══ SUPPLIED MATERIAL
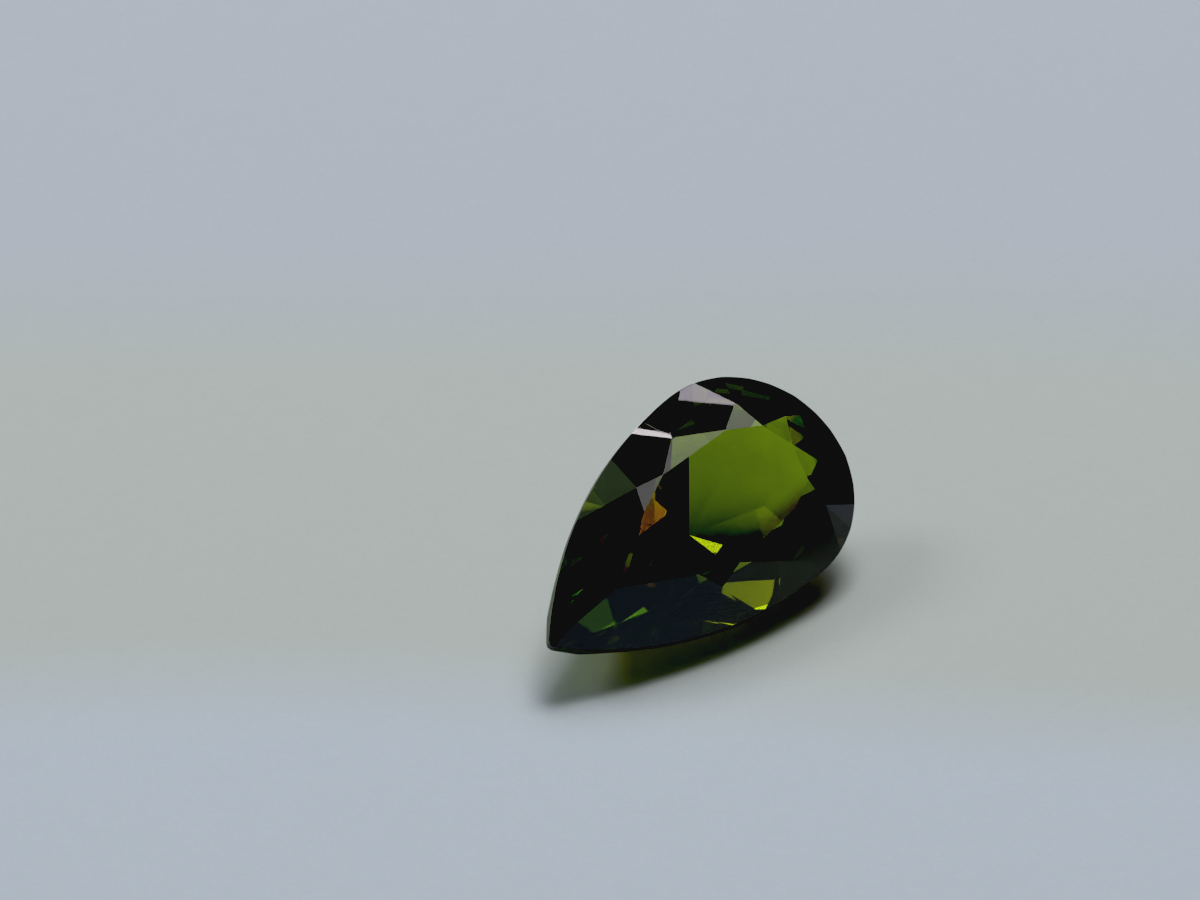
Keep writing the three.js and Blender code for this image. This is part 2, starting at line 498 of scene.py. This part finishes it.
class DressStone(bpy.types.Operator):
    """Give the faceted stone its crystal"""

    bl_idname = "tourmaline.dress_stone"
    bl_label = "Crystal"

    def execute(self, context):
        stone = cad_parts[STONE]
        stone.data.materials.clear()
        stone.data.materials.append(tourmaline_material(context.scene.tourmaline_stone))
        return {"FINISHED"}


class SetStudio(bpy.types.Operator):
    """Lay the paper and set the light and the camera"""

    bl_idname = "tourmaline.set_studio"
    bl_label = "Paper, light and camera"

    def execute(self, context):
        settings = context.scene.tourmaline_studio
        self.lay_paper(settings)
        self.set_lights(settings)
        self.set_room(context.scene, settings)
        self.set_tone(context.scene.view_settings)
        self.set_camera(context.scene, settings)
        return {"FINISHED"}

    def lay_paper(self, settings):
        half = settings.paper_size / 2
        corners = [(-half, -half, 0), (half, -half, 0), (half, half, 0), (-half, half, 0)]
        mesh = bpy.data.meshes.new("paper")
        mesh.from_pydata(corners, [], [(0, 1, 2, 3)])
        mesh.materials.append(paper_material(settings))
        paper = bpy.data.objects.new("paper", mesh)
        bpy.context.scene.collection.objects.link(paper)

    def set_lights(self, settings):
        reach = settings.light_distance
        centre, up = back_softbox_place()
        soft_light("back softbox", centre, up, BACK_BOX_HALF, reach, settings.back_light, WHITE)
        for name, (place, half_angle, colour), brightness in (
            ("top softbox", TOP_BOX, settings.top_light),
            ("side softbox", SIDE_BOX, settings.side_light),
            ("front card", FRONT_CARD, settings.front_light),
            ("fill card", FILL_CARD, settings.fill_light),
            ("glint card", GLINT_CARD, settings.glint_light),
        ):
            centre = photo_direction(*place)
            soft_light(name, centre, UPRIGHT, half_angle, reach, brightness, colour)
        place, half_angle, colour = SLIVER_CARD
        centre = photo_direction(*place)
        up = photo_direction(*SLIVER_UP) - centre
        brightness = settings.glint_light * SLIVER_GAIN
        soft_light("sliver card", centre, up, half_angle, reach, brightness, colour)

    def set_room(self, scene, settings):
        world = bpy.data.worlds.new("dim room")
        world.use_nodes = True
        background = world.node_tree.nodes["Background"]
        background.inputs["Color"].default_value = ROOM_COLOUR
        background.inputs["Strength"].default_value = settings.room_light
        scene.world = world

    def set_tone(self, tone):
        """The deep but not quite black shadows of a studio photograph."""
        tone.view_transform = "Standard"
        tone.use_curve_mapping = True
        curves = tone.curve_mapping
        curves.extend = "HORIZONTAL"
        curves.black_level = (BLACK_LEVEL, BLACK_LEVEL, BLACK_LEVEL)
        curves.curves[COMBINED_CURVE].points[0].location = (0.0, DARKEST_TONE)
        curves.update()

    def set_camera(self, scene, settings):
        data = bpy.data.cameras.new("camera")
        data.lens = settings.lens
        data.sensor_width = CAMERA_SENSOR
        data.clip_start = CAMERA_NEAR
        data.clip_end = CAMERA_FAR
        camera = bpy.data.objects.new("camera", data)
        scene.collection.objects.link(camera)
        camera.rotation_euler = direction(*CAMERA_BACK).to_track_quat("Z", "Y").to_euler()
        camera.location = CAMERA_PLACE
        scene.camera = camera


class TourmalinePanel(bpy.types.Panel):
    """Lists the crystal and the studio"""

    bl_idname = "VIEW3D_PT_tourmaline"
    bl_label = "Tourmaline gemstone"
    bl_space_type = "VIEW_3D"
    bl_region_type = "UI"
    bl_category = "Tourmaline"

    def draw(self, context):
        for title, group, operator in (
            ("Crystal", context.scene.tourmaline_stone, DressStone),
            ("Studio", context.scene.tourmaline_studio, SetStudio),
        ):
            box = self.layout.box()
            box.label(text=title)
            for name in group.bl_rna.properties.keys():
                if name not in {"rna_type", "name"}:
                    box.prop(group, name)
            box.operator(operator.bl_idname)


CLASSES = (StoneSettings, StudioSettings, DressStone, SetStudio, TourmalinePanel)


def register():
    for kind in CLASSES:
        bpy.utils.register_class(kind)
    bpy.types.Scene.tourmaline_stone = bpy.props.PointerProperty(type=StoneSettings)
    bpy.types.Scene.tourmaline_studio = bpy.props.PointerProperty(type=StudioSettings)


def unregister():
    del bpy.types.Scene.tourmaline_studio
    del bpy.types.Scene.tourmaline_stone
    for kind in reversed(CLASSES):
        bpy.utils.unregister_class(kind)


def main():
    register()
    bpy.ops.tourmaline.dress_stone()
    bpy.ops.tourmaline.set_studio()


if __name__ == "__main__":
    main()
════
Copy out the whole listing exactly as written.

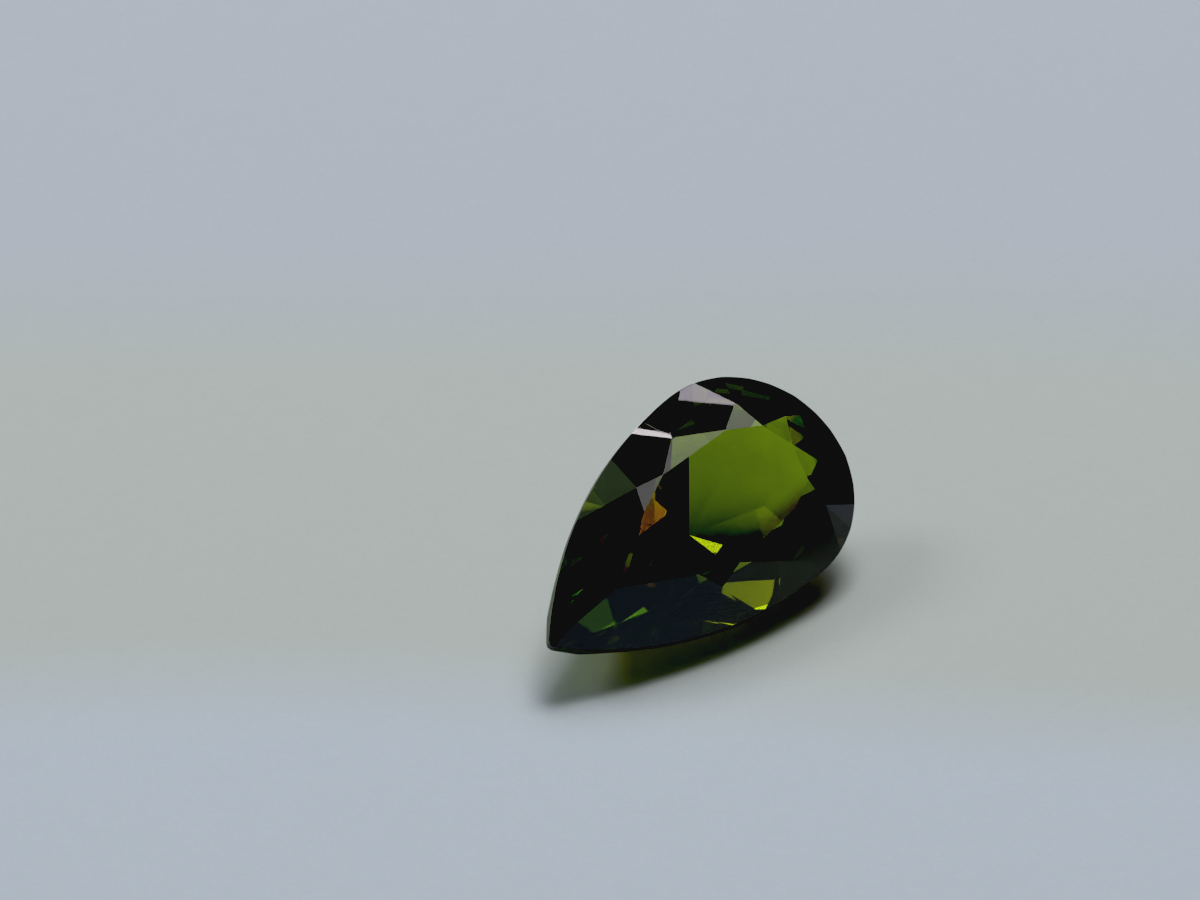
Keep writing the three.js and Blender code for this image. This is part 2, starting at line 498 of scene.py. This part finishes it.
class DressStone(bpy.types.Operator):
    """Give the faceted stone its crystal"""

    bl_idname = "tourmaline.dress_stone"
    bl_label = "Crystal"

    def execute(self, context):
        stone = cad_parts[STONE]
        stone.data.materials.clear()
        stone.data.materials.append(tourmaline_material(context.scene.tourmaline_stone))
        return {"FINISHED"}


class SetStudio(bpy.types.Operator):
    """Lay the paper and set the light and the camera"""

    bl_idname = "tourmaline.set_studio"
    bl_label = "Paper, light and camera"

    def execute(self, context):
        settings = context.scene.tourmaline_studio
        self.lay_paper(settings)
        self.set_lights(settings)
        self.set_room(context.scene, settings)
        self.set_tone(context.scene.view_settings)
        self.set_camera(context.scene, settings)
        return {"FINISHED"}

    def lay_paper(self, settings):
        half = settings.paper_size / 2
        corners = [(-half, -half, 0), (half, -half, 0), (half, half, 0), (-half, half, 0)]
        mesh = bpy.data.meshes.new("paper")
        mesh.from_pydata(corners, [], [(0, 1, 2, 3)])
        mesh.materials.append(paper_material(settings))
        paper = bpy.data.objects.new("paper", mesh)
        bpy.context.scene.collection.objects.link(paper)

    def set_lights(self, settings):
        reach = settings.light_distance
        centre, up = back_softbox_place()
        soft_light("back softbox", centre, up, BACK_BOX_HALF, reach, settings.back_light, WHITE)
        for name, (place, half_angle, colour), brightness in (
            ("top softbox", TOP_BOX, settings.top_light),
            ("side softbox", SIDE_BOX, settings.side_light),
            ("front card", FRONT_CARD, settings.front_light),
            ("fill card", FILL_CARD, settings.fill_light),
            ("glint card", GLINT_CARD, settings.glint_light),
        ):
            centre = photo_direction(*place)
            soft_light(name, centre, UPRIGHT, half_angle, reach, brightness, colour)
        place, half_angle, colour = SLIVER_CARD
        centre = photo_direction(*place)
        up = photo_direction(*SLIVER_UP) - centre
        brightness = settings.glint_light * SLIVER_GAIN
        soft_light("sliver card", centre, up, half_angle, reach, brightness, colour)

    def set_room(self, scene, settings):
        world = bpy.data.worlds.new("dim room")
        world.use_nodes = True
        background = world.node_tree.nodes["Background"]
        background.inputs["Color"].default_value = ROOM_COLOUR
        background.inputs["Strength"].default_value = settings.room_light
        scene.world = world

    def set_tone(self, tone):
        """The deep but not quite black shadows of a studio photograph."""
        tone.view_transform = "Standard"
        tone.use_curve_mapping = True
        curves = tone.curve_mapping
        curves.extend = "HORIZONTAL"
        curves.black_level = (BLACK_LEVEL, BLACK_LEVEL, BLACK_LEVEL)
        curves.curves[COMBINED_CURVE].points[0].location = (0.0, DARKEST_TONE)
        curves.update()

    def set_camera(self, scene, settings):
        data = bpy.data.cameras.new("camera")
        data.lens = settings.lens
        data.sensor_width = CAMERA_SENSOR
        data.clip_start = CAMERA_NEAR
        data.clip_end = CAMERA_FAR
        camera = bpy.data.objects.new("camera", data)
        scene.collection.objects.link(camera)
        camera.rotation_euler = direction(*CAMERA_BACK).to_track_quat("Z", "Y").to_euler()
        camera.location = CAMERA_PLACE
        scene.camera = camera


class TourmalinePanel(bpy.types.Panel):
    """Lists the crystal and the studio"""

    bl_idname = "VIEW3D_PT_tourmaline"
    bl_label = "Tourmaline gemstone"
    bl_space_type = "VIEW_3D"
    bl_region_type = "UI"
    bl_category = "Tourmaline"

    def draw(self, context):
        for title, group, operator in (
            ("Crystal", context.scene.tourmaline_stone, DressStone),
            ("Studio", context.scene.tourmaline_studio, SetStudio),
        ):
            box = self.layout.box()
            box.label(text=title)
            for name in group.bl_rna.properties.keys():
                if name not in {"rna_type", "name"}:
                    box.prop(group, name)
            box.operator(operator.bl_idname)


CLASSES = (StoneSettings, StudioSettings, DressStone, SetStudio, TourmalinePanel)


def register():
    for kind in CLASSES:
        bpy.utils.register_class(kind)
    bpy.types.Scene.tourmaline_stone = bpy.props.PointerProperty(type=StoneSettings)
    bpy.types.Scene.tourmaline_studio = bpy.props.PointerProperty(type=StudioSettings)


def unregister():
    del bpy.types.Scene.tourmaline_studio
    del bpy.types.Scene.tourmaline_stone
    for kind in reversed(CLASSES):
        bpy.utils.unregister_class(kind)


def main():
    register()
    bpy.ops.tourmaline.dress_stone()
    bpy.ops.tourmaline.set_studio()


if __name__ == "__main__":
    main()